Hakata Tonkotsu Ramens: I never thought I’d be placing a sports anime on a best of list. Kidding aside, Hakata Tonkotsu Ramens is one of those rare examples of a quality light novel breaking through the pack and becoming an anime. (We should’ve known it was special when it was lacking an impossibly long name.) HTR follows Zenji Banba and Lin Xianming, two hitmen trying to make it in the murderous underworld of Hakata. Of course, if this series was all about gruesome murders and grimdark characters, it would’ve gotten lost in the shuffle–other shows have done it first, and likely better. But what made Tonkotsu Ramens work is it delved into the necessity of forming friendships to live a healthy, happier life. Combined with an affable cast that surprisingly contains multiple well-written queer characters, plus some solid animation from Satelight and you get the hidden gem of the Winter season. Hopefully it’ll see a second season one day.

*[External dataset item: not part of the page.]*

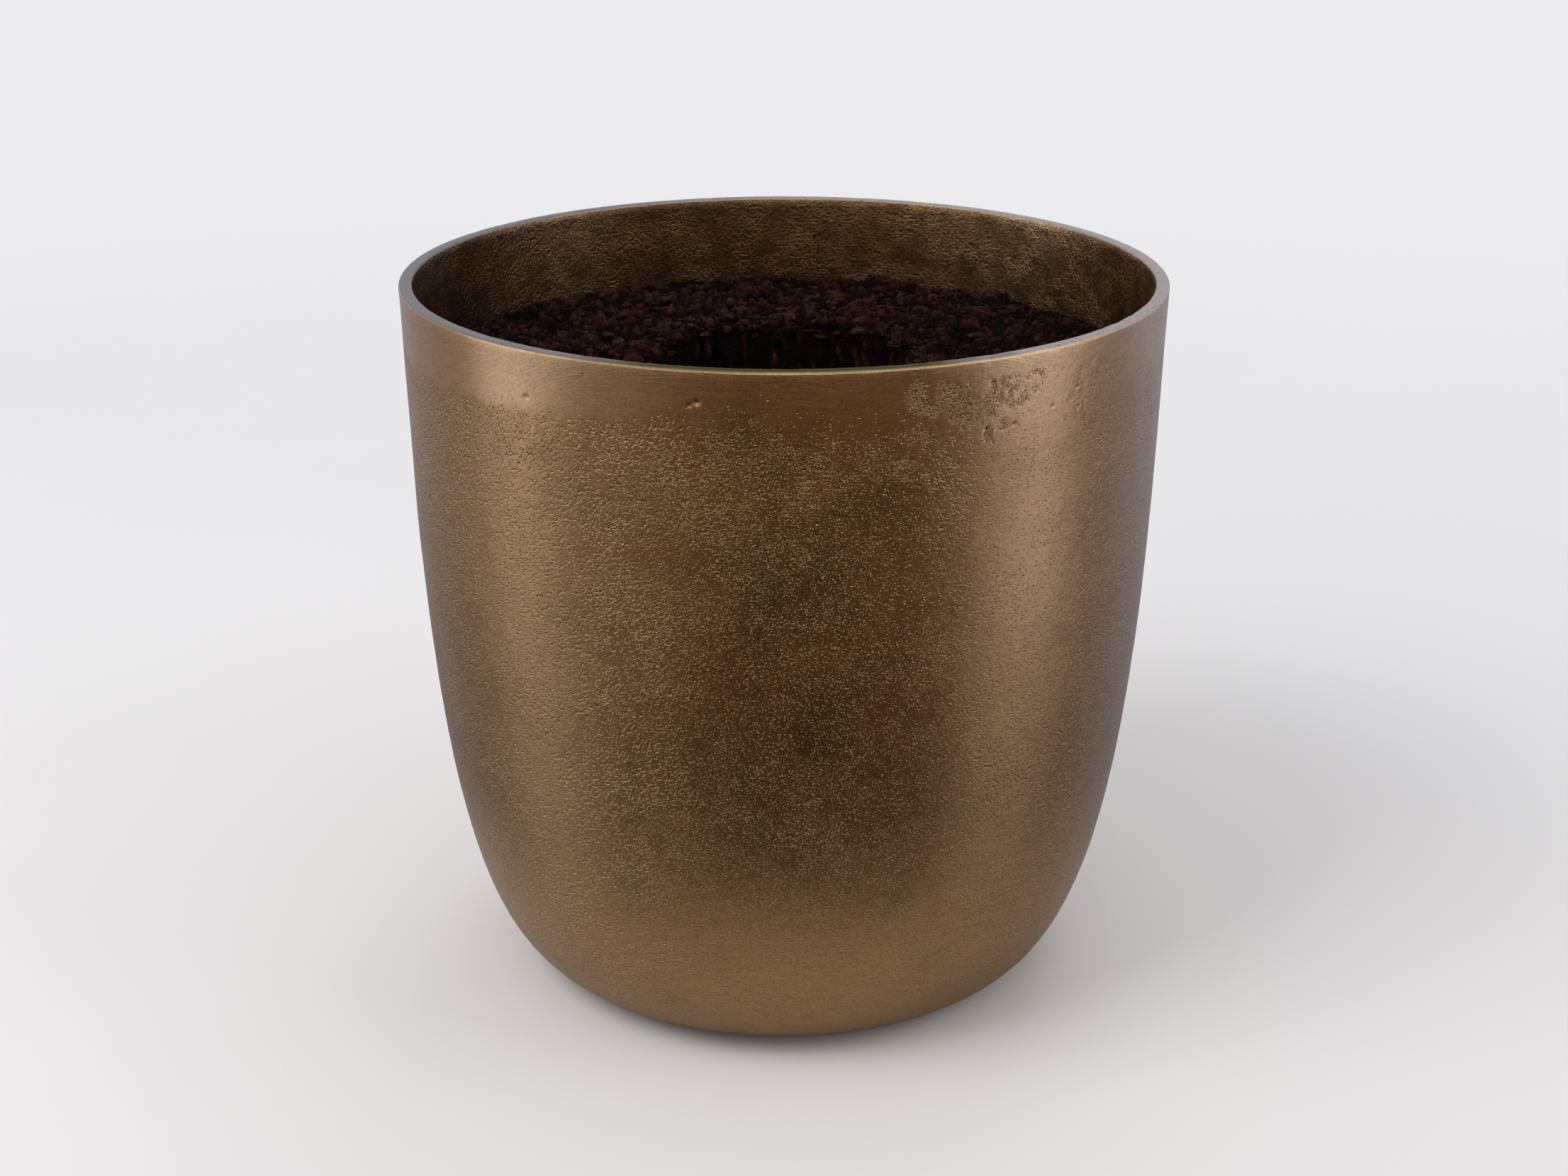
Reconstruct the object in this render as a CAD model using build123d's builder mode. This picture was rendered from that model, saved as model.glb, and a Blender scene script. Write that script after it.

Wotakoi: Love is Hard for Otaku: If there’s one flaw anime has in nearly every genre, it’s the medium’s obsession with young characters. Everything’s set in junior high or high school, with college being a rarity and proper adult protagonists about as hard to find as shiny Pokemon. But with Wotakoi breaks from this frequent crutch by having main characters old enough to actually go to work every day. Narumi Momose is an office worker who recently started working at the same company as her childhood friend Hirotaka. Both of them are huge geeks, but Narumi suppresses her otaku side to find a decent boyfriend…at least until Hirotaka asks her out.
Wotakoi starts at the so-called happy ending. Where most shows are stuck in “will they, won’t they gear”, the end of the first episode sees Narumi excitedly take Hirotaka up on his…eccentric way of asking her out, and for the rest of the series the two are dating, and often hanging out with another couple they know from work. The underlying question of Wotakoi is whether common interests are enough to sustain a relationship, and it haunts both Hirotaka and Narumi for the majority of the series. However, this series isn’t about some doomed relationship of star-crossed lovers or something designed to leave you depressed and crying–this is four young adults and what it’s like to be dating in your mid-twenties. The biggest drama comes from characters going to work exhausted after staying up all night playing video games or catching up on anime, which probably makes it far more relatable to the average viewer than most of us want to admit. Plus this show may have the cutest opening ever.
Shoujo Kageki Revue Starlight: For those of us who wished anime’s pop idol obsession came drenched in more symbolism, the summer season brought us Revue Starlight. Set in the Seisho Music Academy, Revue Starlight followed the academy’s 99th graduating class–a group of girls working together to put on the play Starlight. But what does it truly mean to strive for the position of Top Star? And what will they throw away to achieve it?
You can forget about plot for the most part with this series. You come for the idol characters, to see how they grow and change when faced with the bittersweet reality of the stage, but you stay for the sweet swordfights, jaw-dropping animation from Kinema Citrus, and the top-notch direction courtesy of Tomohiro Furukawa.
That Time I Got Reincarnated as a Slime: As someone who enjoys but doesn’t worship at the shrine of JoJo, I didn’t really have a strong entry for Fall 2018…until I was finally motivated to give this series a try. A few days after Christmas I said I’d watch a few episodes of Reincarnated as a Slime with the intention of catching up eventually…but I wound up marathoning all thirteen episodes out at the time in a single day. It’s just such an enjoyable watch. Despite some of the characters initially proclaiming their land as a harsh world where only the strong survive, Reincarnated as a Slime is probably the most optimistic fantasy series to air all year. It doesn’t shy away from violence, but most of its characters are decent people who just want to live in peace alongside one another.
Another isekai with an absurdly long name, Reincarnated starts with salaryman Satoru Mikami dying in the modern world before being reincarnated in another universe as Rimuru Tempest, a slime monster who through a series of unlikely circumstances winds up becoming one of the most powerful beings on the planet. His vast power means his actions are constantly sending ripples throughout the country he lives on, taking things from a simple comedy into more serious overtures quite rapidly. That’s what’s so special about the series–it could’ve settled for being a fluffy comedy, but it adds drama, action, and a bit of political intrigue without ever going too far out of its depth. It helps to have a strong lead–Rimuru Tempest is probably the most likable character I watched all year, helped massively by the voice actress responsible for bringing him to life, Miho Okasaki. Her voice conveys Rimuru’s excitement and occasional bewilderment at the world around him, often echoing my own reactions to the unfolding events as a viewer perfectly.
Overall, 2018 was another great year for anime. Will 2019 be able to top it?